The very basic idea of spending a night in a “room” that was, for all practical purposes a microcosm of one’s own home—living room/bedroom/bathroom—has always intrigued me ever since the first time I stayed in motels when I went on a vacation with my grandparents. What’s even more intriguing, and perhaps even a little bizarre if you stop and think about it—is the very notion of sleeping in a bed that a complete stranger had slept in the night before. Sure, the linen has been changed (hopefully, depending on the reputation and quality of the motel) but someone with this completely different life than yours slept where you are about to sleep this evening.
Now if you can get that weird thought of your mind, this “home away from home” as it were of course comes with various “miniature” necessities to get through the day/night or longer stay. I’ve always liked the freebies—instant coffee and tea—that come with some rooms and if you are extra nice to housekeeping you could always get a few more of these amenities not to mention extra miniature versions of shampoo, soap, conditioner, talcum powder, cotton buds and toothpaste—even a small sewing kit incase you lost a button or something.
I always thought that was pretty cool when I was a kid and checked out what kind of free stuff came with the room. I also thought the “sanitized for your protection” guarantee on strips of paper across the lid of the toilet was pretty nice of the motel staff to let us know that someone was looking out for our welfare. Although I don’t see these as much as I used to in the past, I always felt so much safer knowing that the toilet had been—not just cleaned—but also sanitized.
I could never understand the vibrating beds though—the kind that you paid a couple of quarters for the bed to shake, rattle, and roll. Don’t really know how they were supposed to massage your weary back after driving on the road for hours. All the vibrating beds I came across didn’t work and just ate up all my quarters.
I still can remember the first motel I stayed in—one that was located on Rt. 66. My grandparents and I were going to St. Louis to visit some relatives and I think we must have either gotten a late start or the weather was bad because we ended up spending the night at a motel about an hour outside of Springfield, Illinois. It was your basic 15-unit “el” shaped motel with an attached café where in the morning we had breakfast before proceeding on our way.
Over the years I would accompany my grandparents on two longer vacations—one that took us to South Carolina after traveling through Indiana, Ohio, West Virginia and North Carolina and another to Texas and Louisiana traveling through Missouri, Arkansas, and Mississippi.
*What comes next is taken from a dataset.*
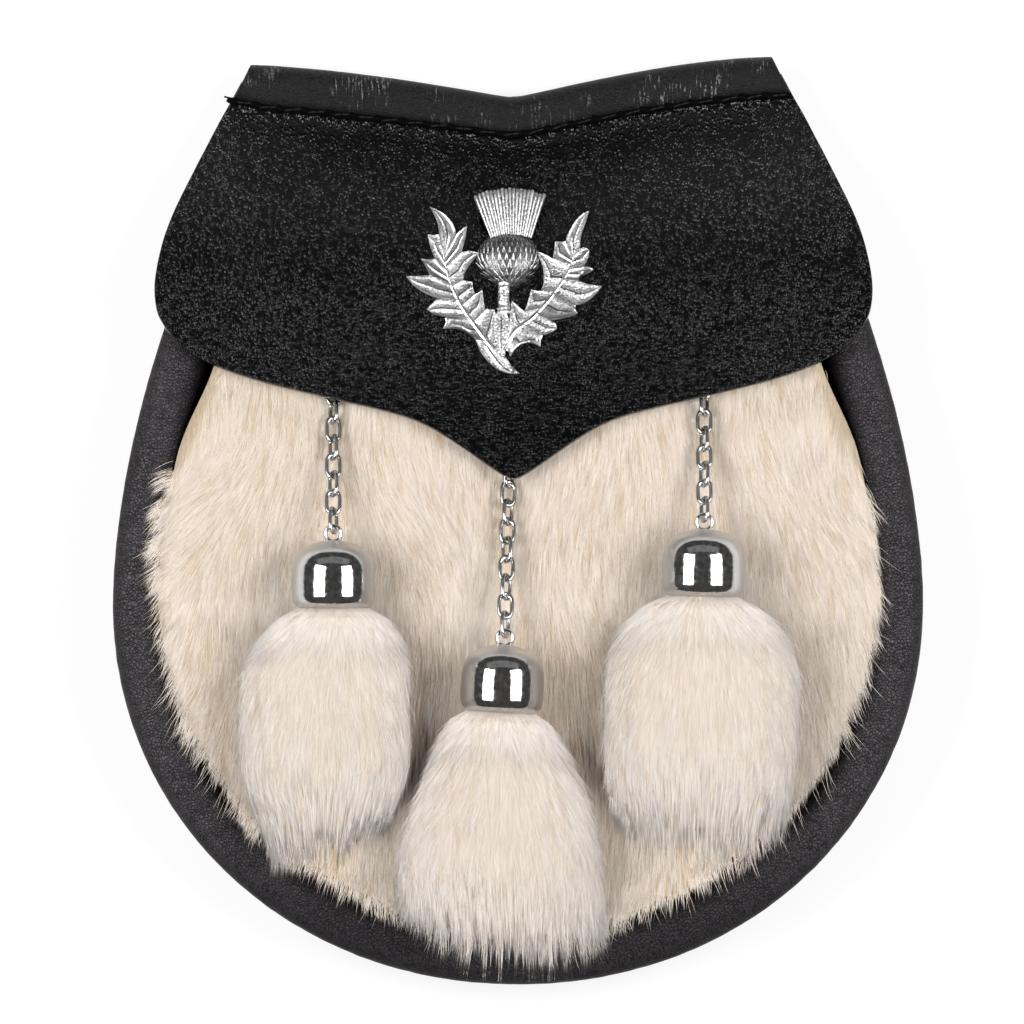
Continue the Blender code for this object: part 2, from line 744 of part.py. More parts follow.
def tassel(drop):
    """A plug that sits in the bell, with a bunch of locks fused to it."""
    random.seed(drop["seed"])
    name = "tassel_" + drop["name"]
    start, along = drop_frame(drop)
    side = Vector((-along.y, along.x, 0.0))
    up = Vector((0, 0, 1))
    length = drop["tassel_length"] * MM
    mouth = start + along * BELL_HEIGHT

    def floor_z(x, y):
        rim_top = rim_axis_z(y) + RIM_HEIGHT / 2 + 1.8 * MM
        share = edge_share(x, y)
        over_rim = ease(share, 0.74, 0.82)
        return mix(hide_top(x, y) + FUR_BED, max(rim_top, hide_top(x, y) + FUR_BED),
                   over_rim) + 2 * GAP

    def body_ring(share, full, around):
        """A section of the tassel: round in the bell, flat below further on."""
        wide = tassel_outline(drop, share) * full
        tall = mix(wide, TASSEL_HALF_HEIGHT * full, ease(share, 0.0, 0.4))
        middle = mouth + along * length * share
        middle += side * drop["lean"] * MM * share
        low = floor_z(middle.x, middle.y)
        if share > 0.1:
            middle.z = mix(middle.z, low + tall, ease(share, 0.1, 0.5))
        ring = []
        for k in range(around):
            turn = 2 * math.pi * k / around
            point = middle + side * math.cos(turn) * wide + up * math.sin(turn) * tall
            if share > 0.05:
                point.z = max(point.z, floor_z(point.x, point.y))
            ring.append(point)
        return ring

    around = 12
    plug = BELL_MOUTH_RADIUS - BELL_WALL - 2 * GAP
    rings = []
    for back, radius in ((BELL_HEIGHT * 0.5, plug * 0.8), (0.0, plug)):
        centre = mouth - along * back
        rings.append([centre + side * math.cos(2 * math.pi * k / around) * radius
                      + up * math.sin(2 * math.pi * k / around) * radius
                      for k in range(around)])
    for share, full in ((0.07, 0.92), (0.25, 0.86), (0.5, 0.84), (0.72, 0.78), (0.86, 0.55)):
        rings.append(body_ring(share, full, around))
    core = add(name, loft(name, rings, closed=True, capped=True), tassel_fur)
    locks = []
    count = 11
    for i in range(count):
        turn = 2 * math.pi * (i + 0.3) / count
        reach = random.uniform(0.93, 1.03)
        path = []
        for share in (0.10, 0.38, 0.70, 1.0):
            at = share * reach
            inward = 0.62 if share < 1.0 else 0.72
            wide = tassel_outline(drop, at) * inward * (1.12 if share > 0.2 else 0.8)
            tall = mix(wide, TASSEL_HALF_HEIGHT * 0.72, ease(at, 0.0, 0.4))
            middle = mouth + along * length * at + side * drop["lean"] * MM * at
            low = floor_z(middle.x, middle.y)
            rise = mix(middle.z, low + TASSEL_HALF_HEIGHT * mix(1.0, 0.62, ease(at, 0.7, 1.0)),
                       ease(at, 0.1, 0.5))
            point = Vector((middle.x, middle.y, rise))
            point += side * math.cos(turn) * wide + up * math.sin(turn) * tall
            path.append(point)
        width, height = 13 * MM, 6.5 * MM
        for point in path:
            point.z = max(point.z - height / 2, floor_z(point.x, point.y))
        locks.append(lock("%s_lock_%02d" % (name, i), path, width, height, tassel_fur))
    fuse(core, locks)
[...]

We would end up staying a number of motels along the way, but the one that sticks out most in my mind was the one we stayed in near Cherokee, North Carolina. There were no rooms available in the main part of the motel, but there was one detached unit, this three-room cabin-like structure—no doubt for families—opposite the rest of the motel. I think my grandfather must have liked it a lot because for the next couple of years—usually on Thanksgiving or Christmas when the family got together—he often talked about this motel being the best one he had ever stayed in. Guess it must have made him feel a little special to have better accommodations for the same price.
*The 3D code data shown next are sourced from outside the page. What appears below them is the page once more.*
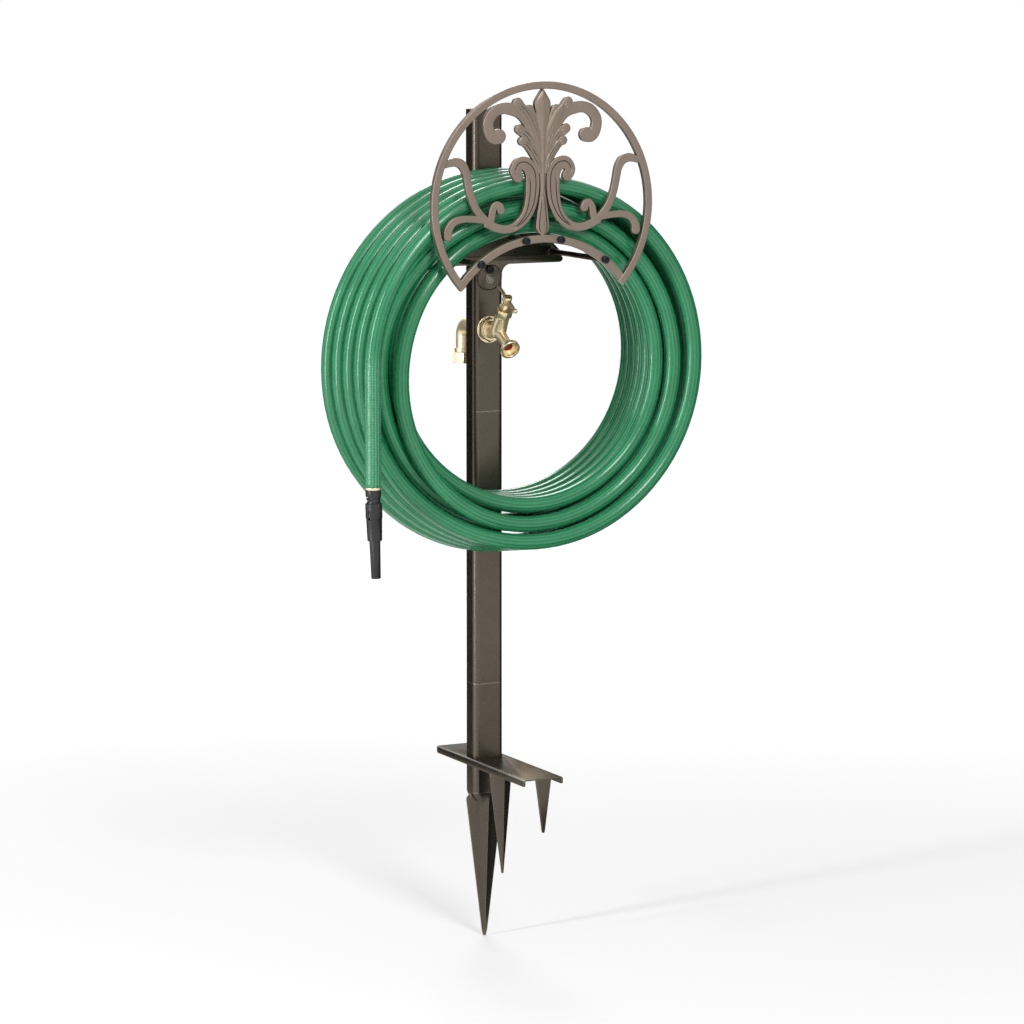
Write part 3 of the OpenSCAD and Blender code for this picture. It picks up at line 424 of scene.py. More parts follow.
def hose_route():
    """Places from the inner end up, round all the loops and down to the tail's end."""
    count = round((LAST_TURN - FIRST_TURN) * RINGS_PER_TURN)
    loops = [hose_point(FIRST_TURN + i / RINGS_PER_TURN) for i in range(count + 1)]

    def straight(top, low):
        length = top.z - low
        rings = max(2, round(length / STRAIGHT_STEP))
        return [Vector((top.x, top.y, top.z - length * i / rings)) for i in range(1, rings + 1)]

    return straight(loops[0], INNER_END)[::-1] + loops + straight(loops[-1], TAIL_END)


route = hose_route()

# %% [markdown]
# The hose itself is a tube of rings along that route. Each ring stands square to the way
# ahead, and the direction towards the front is used to keep the rings from twisting.

# %% Hose
HOSE_SIDES = 20


def linked(data, name):
    piece = bpy.data.objects.new(name, data)
    bpy.context.scene.collection.objects.link(piece)
    return piece


def mesh_piece(mesh, name):
    """A piece from mesh code, with its faces turned outwards."""
    bmesh.ops.recalc_face_normals(mesh, faces=mesh.faces)
    data = bpy.data.meshes.new(name)
    mesh.to_mesh(data)
    mesh.free()
    return linked(data, name)


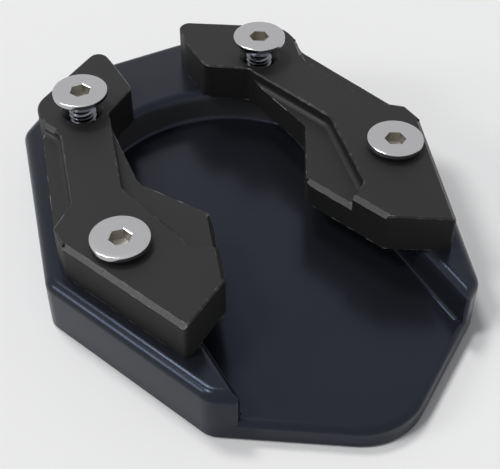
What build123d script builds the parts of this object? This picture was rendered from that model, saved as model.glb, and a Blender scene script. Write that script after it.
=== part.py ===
"""Kickstand foot enlarger: a machined base plate with a pocket for the stand's foot.

A clamp on either side reaches over the pocket and holds the foot down. Each is bolted
to the plate with two countersunk M6 socket screws. The left clamp mirrors the right one,
but for its slimmer rear boss.

Axes: +Z up, +Y towards the pocket's closed end, +X to the right, origin at the centre
of the plate's underside. The plate is symmetrical about X = 0. Sizes in mm, angles in
degrees.
"""
import os
from math import cos, radians, sin, sqrt, tan

from build123d import *

os.makedirs("parts", exist_ok=True)

# Base plate, seen from above
plate_length = 121.0
plate_half_width = 46.3
widest_y = -3.3
front_corner_x = 30.5
front_angle = 33.0
nose_radius = 14.0
rear_corner_x = 33.8
rear_corner_y = 44.6
back_half_width = 14.5
plate_corner_radius = 5.0

# Base plate, seen from the side
land_height = 13.0
floor_height = 5.4
land_edge_radius = 2.2
front_edge_radius = 1.4
underside_chamfer = 0.6

# Pocket for the stand's foot
pocket_half_width = 24.9
pocket_back_y = 38.8
pocket_back_radius = 30.8
pocket_corner_radius = 6.0
pocket_foot_radius = 1.0
pocket_mouth_radius = 1.0
tip_overlap = 0.03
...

What I liked about it was this cool souvenir shop across the street. After we had brought in a few things from the car and had something to eat, my grandmother and I decided to check out that souvenir place. It carried the usual souvenir kitsch one might come across while traveling in the South—Confederate Flags, gray, felt Kepis, lead bullets, supposedly dug up from Civil War battlefields and other Civil War artifacts—and in the case of this shop, vases covered with pink seashells. I bought one for my Mom and my grandmother picked up one for herself as well as a North Carolina State Plate.
(By the time my grandparents had stopped traveling, my grandmother had amassed a sizable collection of these “State” plates—the ones that featured some of the historical and cultural landmarks of a particular state embossed on the front of them—and had displayed around the house. All told she must have had almost every State in the Union except Alaska and Hawaii.)
My grandfather joined us later after he had showered and had a beer. He was never into buying souvenirs or anything like that. He wasn’t about to part with any of his money for something that he felt was made either in Japan or China.
That evening we watched George Hamilton in the Hank Williams Story. The next day we were on the road again to Columbia, South Carolina and then onto Charleston and another night in a motel. However, before we went to Charleston, my grandfather wanted to visit Fort Jackson where he had been stationed during World War II. It was the summer of 1968 and of course, there was another war on.